The time required of faculty and administration will be minimal, Zmijewski said, and Unext will reimburse the GSB up front for this time and for all related development costs. In addition, the contract requires certain levels of performance in product development, delivery, and marketing, as well as the success of the company itself. "This is a very low risk contract," Zmijewski said. "If at any time we are at all dissatisfied, the contract can be nullified and we can take our intellectual content and go anywhere else." In addition, the GSB is not restricted from working with other companies to develop courses in academic areas other than those developed with Unext.

Extending Chicago’s mission
Collaborating with Unext is just one way Chicago is embracing new educational technology and keeping ahead of the curve. Over the past eighteen months, two positions dedicated to Web development and instructional technology have been created at the GSB. Last summer, a Web editor was hired to help maximize the communication capabilities of the school’s Web pages. This spring, the school announced a new position, manager of instructional technology. The manager will evaluate existing technology, monitor developing technology, determine how and when new applications can be integrated into the GSB, and will help the school "move beyond PowerPoint and videotapes in the classroom," Stern said. "We want to integrate what are becoming fairly common technologies with our existing instructional techniques."
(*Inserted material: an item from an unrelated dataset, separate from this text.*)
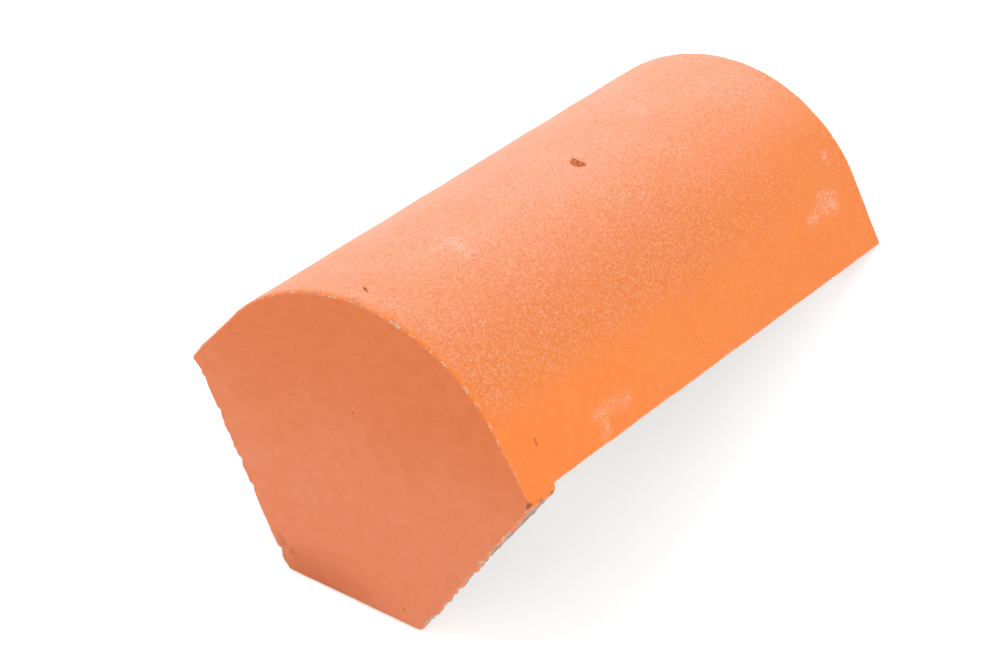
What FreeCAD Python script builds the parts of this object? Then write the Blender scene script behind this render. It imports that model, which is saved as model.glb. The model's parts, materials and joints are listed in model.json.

Working with Unext will extend Chicago’s mission by bringing more new technology to the Chicago campus and furthering the school’s presence around the world, Zmijewski said. "As we’re able to deliver academic content in new ways, that will allow us to take the creative ideas and conceptual framework here at the U of C and distribute it to more individuals. That’s our educational mission. We create knowledge and communicate knowledge. Because of technology, we can communicate our knowledge to a larger group of people."–M.M.B.